If this sounds like Economics 101, that is a danger sign — because Economics 101 tends to start but also to end with letting prices do the job. This week I debated energy pricing with German economist Sebastian Dullien (do follow him if you are on Twitter), who pointed out the analogy of the energy crisis with famines. With reference to the work by economists Amartya Sen and Jean Drèze, Dullien highlighted that you do not solve famines with the price mechanism — otherwise people die. There always have to be redistributive policies. He encourages us not to be seduced by the standard economic starting point of using price mechanisms to allocate scarce goods in the case of the energy crisis.
I had some quibbles with the analogy. One of Sen’s important points is that famines are not typically caused by shortfalls in the production of food but rather a failure to secure everyone’s entitlement to enough food. It is clear that the current energy crisis, in contrast, is due to a shortfall in energy supply in the form of Russian president Vladimir Putin deliberately turning off the gas taps to Europe. There simply isn’t as much gas available as before.
But Dullien’s bigger point about the price mechanism stands — on its own, it doesn’t get us anywhere near an acceptable outcome. That is precisely why Putin is wreaking havoc with energy prices and why European governments are rightly looking for policy to remedy the consequences. Still, the price mechanism plays an indispensable part in that remedy. Because price incentives work. They really do. Take a look at the European Commission’s latest quarterly reports on energy markets. EU gas consumption was 16 per cent lower in the second quarter than a year earlier. That is inconceivable without the big rise in prices that took place.
Between the extremes are designs that combine the two approaches. One is to compensate a proportion of energy costs above a certain price level, creating a sort of soft price cap. Norway does this — households get 90 per cent of electricity costs above roughly €70/MWh covered in a government-paid rebate on their bills. That blunts a lot of the incentive to save, but at least the rebate only applies up to an allocated amount of energy consumed, so above that allocation the price incentive applies in full.
Another design with a similar effect is a tiered tariff, where a price cap applies up to a certain reasonable but modest allocation of energy, and the market-clearing price to the rest. This is the Norwegian rebate model with a 100 per cent compensation rate. That, of course, also keeps the incentive to economise in place, down to the amount allocated under the cheaper price. The size of that subsidised allocation can be means-tested and tailored according to circumstances and is therefore more cost-effective than a price cap. (Social tariffs, where eligible consumers are offered a lower price up to a certain quantity, are a means-tested version of tiered tariffs.)
Germany seems set to adopt an approach along these lines, after an expert commission recommended it (Dullien has a nice Twitter thread summary in English). It seems an amount of gas — in general, 80 per cent of consumption — will be subsidised so as to cost no more than €120/MWh. A particularly nice feature of the German proposal is that you get to keep the whole rebate that secures the guaranteed price even if you manage to bring consumption down to less than 80 per cent (the full allocation). In theory, you could come out in profit if you reduced your energy use enough as explained here. The market incentive to economise never disappears.
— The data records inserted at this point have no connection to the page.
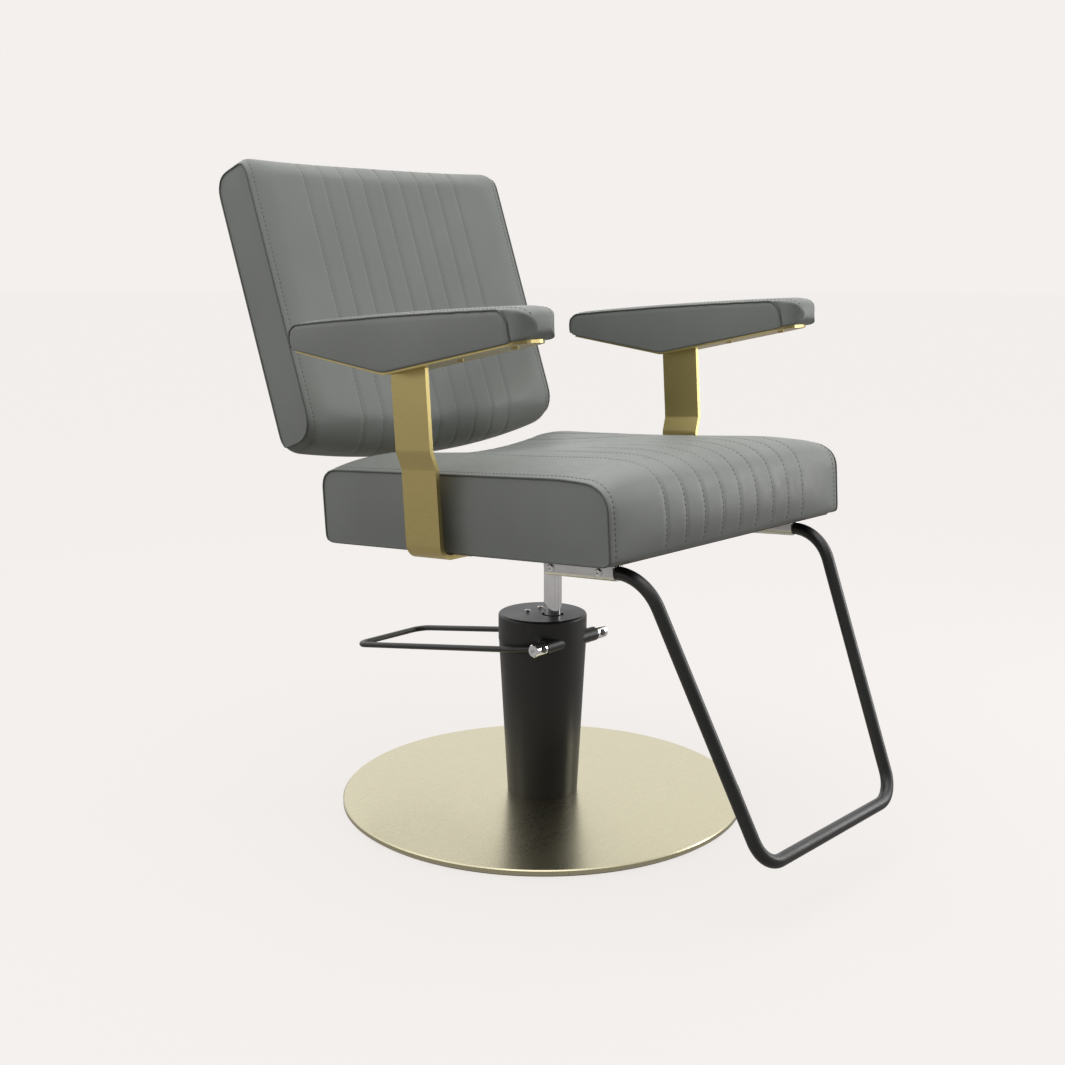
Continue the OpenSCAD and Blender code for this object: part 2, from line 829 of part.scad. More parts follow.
// ---------------------------------------------------------------- footrest
// Tube centre line: socket end, upper bend, lower bend, mirrored
foot_points = [
  [foot_top_x, socket_y0 - socket_stop - 4, tube_z],
  [foot_top_x, -foot_top_y, tube_z],
  [foot_low_x, -foot_low_y, -foot_drop],
  [0, -foot_low_y, -foot_drop]
];

// Straight tube between two points, reaching a lap into the bends at its ends
module tube_run(a, b, r) {
  d = b - a;
  translate(a) rotate([0, acos(d[2] / norm(d)), atan2(d[1], d[0])])
    translate([0, 0, -lap]) cylinder(r = r, h = norm(d) + 2 * lap, $fn = 48);
}

// Bent tube at corner p between directions a and b (both away from p)
module tube_bend(p, a, b, radius, r) {
  half = acos(a * b) / 2;
  mid = (a + b) / norm(a + b);
  c = p + mid * radius / sin(half);
  // local frame: x from the centre to the corner, y in the plane of the bend
  x = -mid;
  y = (b - a) / norm(b - a);
  z = cross(x, y);
  multmatrix([[x[0], y[0], z[0], c[0]], [x[1], y[1], z[1], c[1]], [x[2], y[2], z[2], c[2]], [0, 0, 0, 1]])
    rotate(-(90 - half)) rotate_extrude(angle = 180 - 2 * half, $fn = 96)
      translate([radius, 0]) circle(r = r + swell, $fn = 48);
}

// Round tube or bar along a chain of points, each with its own bend radius
module tube_path(points, radii, r) {
  n = len(points);
  for (i = [0:n - 2]) {
    d = unit(points[i + 1] - points[i]);
    tube_run(points[i] + d * cut(points, radii, i), points[i + 1] - d * cut(points, radii, i + 1), r);
  }
  for (i = [1:n - 2])
    tube_bend(points[i], unit(points[i - 1] - points[i]), unit(points[i + 1] - points[i]), radii[i], r);
}

module footrest_tube() {
  color(black) seated() both_sides() tube_path(foot_points, [0, foot_bend_top, foot_bend_low, 0], foot_r);
}

module tube_socket() {
  r = tube_socket_r;
  seated() difference() {
    union() {
      translate([foot_top_x, socket_y0, tube_z]) rotate([90, 0, 0]) cylinder(r = r, h = socket_len, $fn = 64);
      translate([foot_top_x - r, socket_y0 - socket_len, tube_z])
        cube([2 * r, socket_len, -plate_t - tube_z]);
    }
    translate([foot_top_x, socket_y0 - socket_stop, tube_z]) rotate([90, 0, 0])
      cylinder(r = foot_r + fit, h = socket_len, $fn = 64);
    at_socket_screws() screw_hole(m5_low, -socket_wall - 1, 1);
  }
}

// On the socket's outer side, near its two ends
module at_socket_screws() {
  for (y = [socket_y0 - 12, socket_y0 - socket_len + 22])
    translate([foot_top_x + tube_socket_r, y, tube_z + 1]) rotate([0, 90, 0]) children();
}

module tube_socket_left() { color(steel) scale([-1, 1, 1]) tube_socket(); }
module tube_socket_right() { color(steel) tube_socket(); }

module socket_screws() {
  color(steel) both_sides() seated() at_socket_screws() screw(m5_low, socket_wall - 0.4);
}

// ---------------------------------------------------------------- lever
module lever_axle() { color(steel) axle_line(axle_r, axle_end); }

// Flat arm welded over the axle, with a round tip that pushes the plunger
module rocker_arm() {
  tip_w = 2 * rocker_w;
  color(black) difference() {
    union() {
      translate([rocker_x - rocker_w / 2, axle_y, axle_z - rocker_h / 3])
        cube([rocker_w, rocker_len, rocker_h]);
      translate([rocker_x - tip_w / 2, plunger_y, axle_z]) rotate([0, 90, 0])
        cylinder(r = rocker_tip_r, h = tip_w);
    }
    axle_line(axle_r, axle_end);
  }
}

module clamp() {
  x0 = boss_x + gap;
  difference() {
    translate([x0, axle_y, axle_z]) rotate([0, 90, 0]) bar_round(clamp_r, 0, clamp_x - x0, 1.2);
    axle_line(axle_r, axle_end);
    lever_hole();
    translate([lever_x, axle_y, axle_z]) rotate([0, 90, 0])
      cylinder(r = clamp_screw_r, h = clamp_x, $fn = 48);
  }
}

module lever_hole() {
  translate([lever_x, axle_y, axle_z]) rotate([-90 - lever_droop, 0, 0])
    cylinder(r = lever_d / 2, h = 4 * clamp_r, center = true, $fn = 48);
}

module clamp_left() { color(steel) scale([-1, 1, 1]) clamp(); }
module clamp_right() { color(steel) clamp(); }

// Grub screws that press on the lever's arms, sunk a little in the clamps' ends
module clamp_screws() {
  sink = 1;
  length = clamp_x - sink - lever_x - lever_d / 2;
  color(steel) both_sides() translate([clamp_x - sink, axle_y, axle_z]) rotate([0, 90, 0]) difference() {
    bar_round(clamp_screw_r, -length, 0, 0.5);
    translate([0, 0, -3]) cylinder(r = 0.55 * clamp_screw_r, h = 4, $fn = 6);
  }
}

// Right half of the lever: out of the clamp, round the column, back to the rear bar
module lever_bar() {
  stub = clamp_r + 1;
  points = [[lever_x, -stub, 0], [lever_x, joggle_y0, 0], [lever_wide_x, joggle_y0 + joggle_len, 0],
            [lever_wide_x, lever_reach, 0], [0, lever_reach, 0]];
  color(black) place([0, axle_y, axle_z], [-lever_droop, 0, 0]) both_sides()
    tube_path(points, [0, joggle_r, joggle_r, lever_corner_r, 0], lever_d / 2);
}

// ---------------------------------------------------------------- plunger
module pump_plunger() {
  color(steel) at_plunger() {
    bar_round(plunger_r, plunger_z1 - plunger_len, plunger_z1, 0.5);
    translate([0, 0, plunger_z1 - plunger_head_t]) bar_round(barrel_r - 1, 0, plunger_head_t, 0.5);
  }
}

// Helical spring of round wire from z0 to z1 (wire centres)
module helix(radius, wire, z0, z1, turns, steps = 14, sides = 6) {
  rings = turns * steps;
  points = [for (i = [0:rings], j = [0:sides - 1])
    let (a = 360 * i / steps, b = 360 * j / sides, q = radius + wire / 2 * cos(b))
    [q * cos(a), q * sin(a), z0 + (z1 - z0) * i / rings + wire / 2 * sin(b)]];
  walls = [for (i = [0:rings - 1], j = [0:sides - 1])
    let (k = (j + 1) % sides)
    [i * sides + j, (i + 1) * sides + j, (i + 1) * sides + k, i * sides + k]];
  ends = [[for (j = [0:sides - 1]) j], [for (j = [sides - 1:-1:0]) rings * sides + j]];
  polyhedron(points, concat(walls, ends), convexity = 12);
}

module plunger_spring() {
  play = spring_wire / 2 + 2 * fit;
  color(steel) at_plunger()
    helix(plunger_r + spring_wire / 2 + 0.6, spring_wire, barrel_z1 + play,
          plunger_z1 - plunger_head_t - play, 7);
}

floor_pad();
base_disc();
base_screws();
pump_flange();
pressure_cylinder();
guide_bush();
wiper_ring();
column_shell();
column_cap();
cap_screws();
axle_bushes();
plunger_barrel();
release_valve();
piston_head();
piston_seal();
thrust_bearing();
piston_rod();
seat_socket();
seat_plate();
seat_plate_screws();
seat_board();
dust_cover();
seat_foam();
seat_cover();
arm_strap_left();
arm_strap_right();
strap_screws();
arm_plate_left();
arm_plate_right();
arm_screws();
arm_pad_left();
arm_pad_right();
back_bracket();
bracket_screws();
back_board();
back_foam();
back_cover();
back_screws();
footrest_tube();
tube_socket_left();
tube_socket_right();
socket_screws();
lever_axle();
rocker_arm();
clamp_left();
clamp_right();
clamp_screws();
lever_bar();
pump_plunger();
plunger_spring();
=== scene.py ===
"""Looks of the styling chair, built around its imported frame. Lengths are in metres."""
import json
import math

import bmesh
import bpy
from mathutils import Matrix, Vector
from mathutils.bvhtree import BVHTree
from mathutils.kdtree import KDTree


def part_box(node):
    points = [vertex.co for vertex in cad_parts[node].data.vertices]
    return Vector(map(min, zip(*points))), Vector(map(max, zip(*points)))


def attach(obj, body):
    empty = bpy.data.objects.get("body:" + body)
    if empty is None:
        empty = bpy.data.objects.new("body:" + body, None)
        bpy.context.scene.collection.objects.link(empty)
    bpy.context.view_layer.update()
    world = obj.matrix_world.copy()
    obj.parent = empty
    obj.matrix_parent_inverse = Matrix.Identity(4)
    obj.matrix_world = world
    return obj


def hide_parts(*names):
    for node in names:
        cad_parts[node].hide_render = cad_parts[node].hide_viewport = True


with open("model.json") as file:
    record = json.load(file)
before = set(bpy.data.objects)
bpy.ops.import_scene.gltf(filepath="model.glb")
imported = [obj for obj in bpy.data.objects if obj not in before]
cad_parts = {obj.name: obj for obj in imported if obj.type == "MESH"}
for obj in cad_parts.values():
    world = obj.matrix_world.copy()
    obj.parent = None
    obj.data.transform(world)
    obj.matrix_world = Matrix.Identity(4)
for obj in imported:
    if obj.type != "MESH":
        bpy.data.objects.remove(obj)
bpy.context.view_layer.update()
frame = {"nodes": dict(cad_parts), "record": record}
nodes = frame["nodes"]

# ---------------------------------------------------------------- the chair's own frames
PISTON_Y = -0.020
SEAT_Z = 0.418
SEAT_TILT = math.radians(3.9)
BACK_LEAN = math.radians(15.7)
BACK_Y = 0.2835
BACK_Z = 0.122
ARM_Z = 0.239

CHANNELS = 9
CHANNEL_W = 0.0030
SEAM_INSET = 0.011
SEAM_W = 0.004
SEAM_DEPTH = 0.0012
WELT_R = 0.0014
STITCH_LIFT = 0.0002

SEAT = Matrix.Translation((0, PISTON_Y, SEAT_Z)) @ Matrix.Rotation(-SEAT_TILT, 4, "X")
BACK = SEAT @ Matrix.Translation((0, BACK_Y, BACK_Z)) @ Matrix.Rotation(-BACK_LEAN, 4, "X")


# ---------------------------------------------------------------- small helpers
def smooth(a, b, x):
    """0 below a, 1 above b, and a smooth turn between them."""
    t = min(max((x - a) / (b - a), 0), 1)
    return t * t * (3 - 2 * t)


def mix(a, b, t):
    return a + (b - a) * t


def new_object(name, mesh):
    obj = bpy.data.objects.new(name, mesh)
    bpy.context.scene.collection.objects.link(obj)
    return obj


def baked(obj, name):
    """A plain mesh object of what obj's modifiers make; obj goes."""
    bpy.context.view_layer.update()
    graph = bpy.context.evaluated_depsgraph_get()
    mesh = bpy.data.meshes.new_from_object(obj.evaluated_get(graph), depsgraph=graph)
    mesh.name = name
    bpy.data.objects.remove(obj)
    return new_object(name, mesh)


# ---------------------------------------------------------------- shader groups
def add_node(tree, kind, links=None, **settings):
    """A node with its settings, and its inputs linked or set by name or number."""
    node = tree.nodes.new(kind)
    for label, value in settings.items():
        setattr(node, label, value)
    for label, value in (links or {}).items():
        if isinstance(value, bpy.types.NodeSocket):
            tree.links.new(value, node.inputs[label])
        else:
            node.inputs[label].default_value = value
    return node


SOCKETS = {"float": "NodeSocketFloat", "colour": "NodeSocketColor", "vector": "NodeSocketVector"}
SHADED = {"Colour": "colour", "Roughness": "float", "Height": "float"}


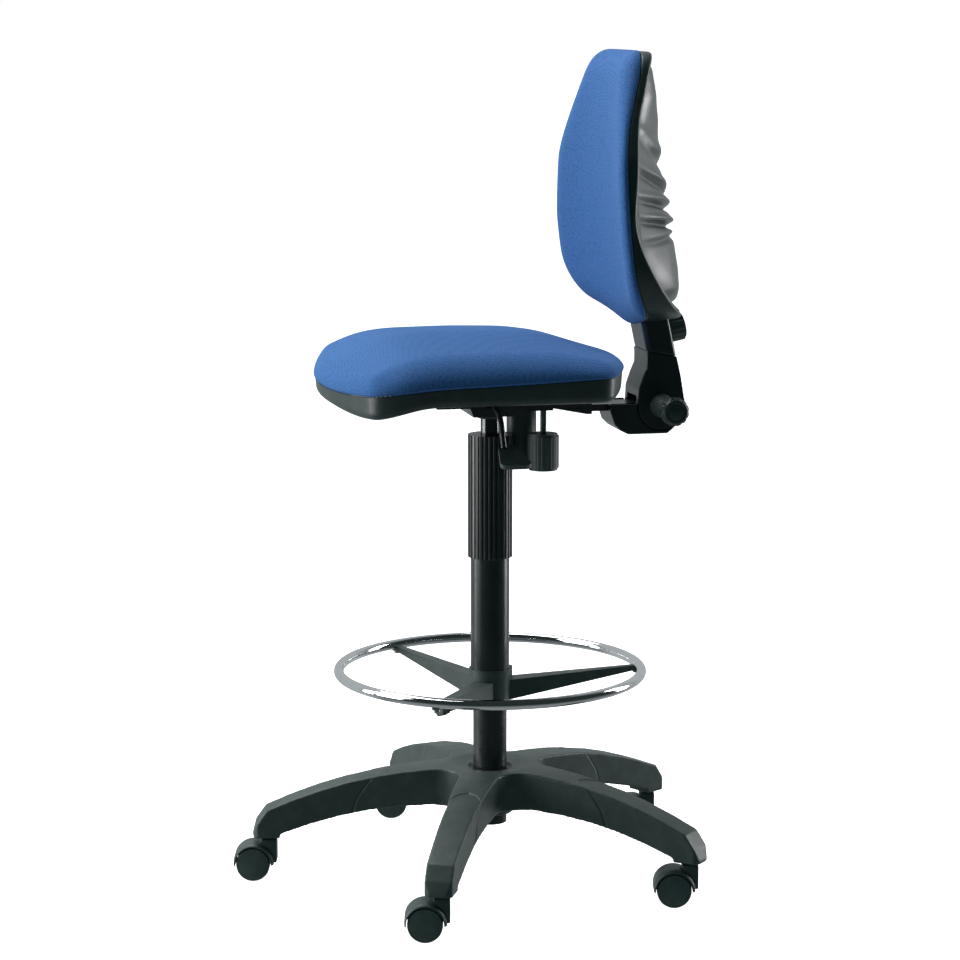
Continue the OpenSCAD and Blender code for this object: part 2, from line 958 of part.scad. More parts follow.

There are, of course, important decisions and trade-offs to make, but they should be within this general sort of design. A crucial decision is how big the subsidised allocation should be. The German reference to past consumption is far from ideal, for example, because it favours those who could afford to be profligate with their energy use — a flat allowance based on household characteristics rather than past behaviour would be better. It is harder still to come up with a reasonable allowance for businesses, where past use may be the best one can get.
This leads us to the last point. We often hear warnings that if we don’t manage to reduce energy use enough by the winter, we risk “rationing”. But whenever you set allocations of energy to be supplied below the market-clearing price, you are already rationing. Any policy intervention that segregates specific quantities out of the price mechanism amounts to rationing. You can only avoid it by picking one of the extreme two options we started out with (or not help at all, and let the energy famine rage). So we shouldn’t let the debate be distracted into “pros and cons of rationing” but focus squarely on the kind of rationing that is best.